What this means is this: If there is no homestead, or if there is debt against the homestead, the survivor can give up any homestead rights and elect to receive an allowance of up to $45,000. If there isn’t much exempt personal property, the survivor can receive an allowance of up to $30,000 in addition to the exempt personal property. The amounts to be awarded are within the discretion of the court or independent executor.
Set Asides are not Subject to Administration
Allen v. Ramey makes clear that the foregoing set asides of the homestead and exempt personal property remove these assets from the estate. This means they cannot be used to pay debts of the estate, including the family allowance discussed below.
Family Allowance
In addition to the foregoing set-asides and allowances, Section 353.101, et seq. provides for a family allowance for each surviving spouse, minor child and adult, incapacitated child equal to the person’s expected needs for living expenses for the first year after the decedent’s death. The amount to which each person is entitled will be reduced to the extent he or she had his or her own separate property at the time of the decedent’s death.
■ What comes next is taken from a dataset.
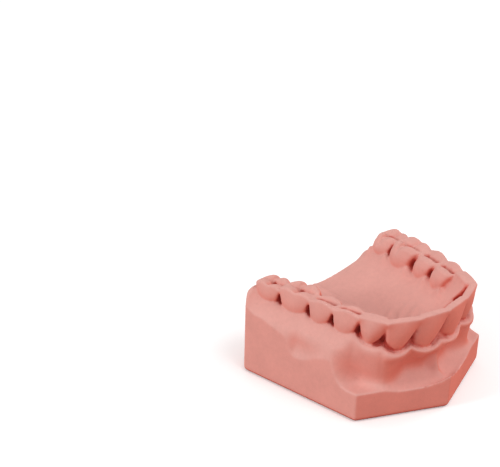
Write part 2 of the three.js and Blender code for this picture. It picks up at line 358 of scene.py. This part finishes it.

The family allowances take precedence over the rights of all other beneficiaries and heirs to property of the estate and also trump the claims of all creditors, except for Class 1 claims (i.e., the first $15,000 of funeral expenses and the first $15,000 of expenses of last illness).
According to Estate of Nielsen, the family allowance is payable out of the entirety of the decedent’s and surviving spouse’s community estate and not solely out of the survivor’s half. It is a debt of the estate to be paid out of administration and may not be satisfied using homestead and exempt personal property which has been set aside.
There are a lot of interesting scenarios and questions which pertain to exempt property and allowances in connection with decedent’s estates. As shown above, these exemptions and allowances are very powerful and can be rather generous since they are to the exclusion of other beneficiaries, heirs and most creditors of the estate.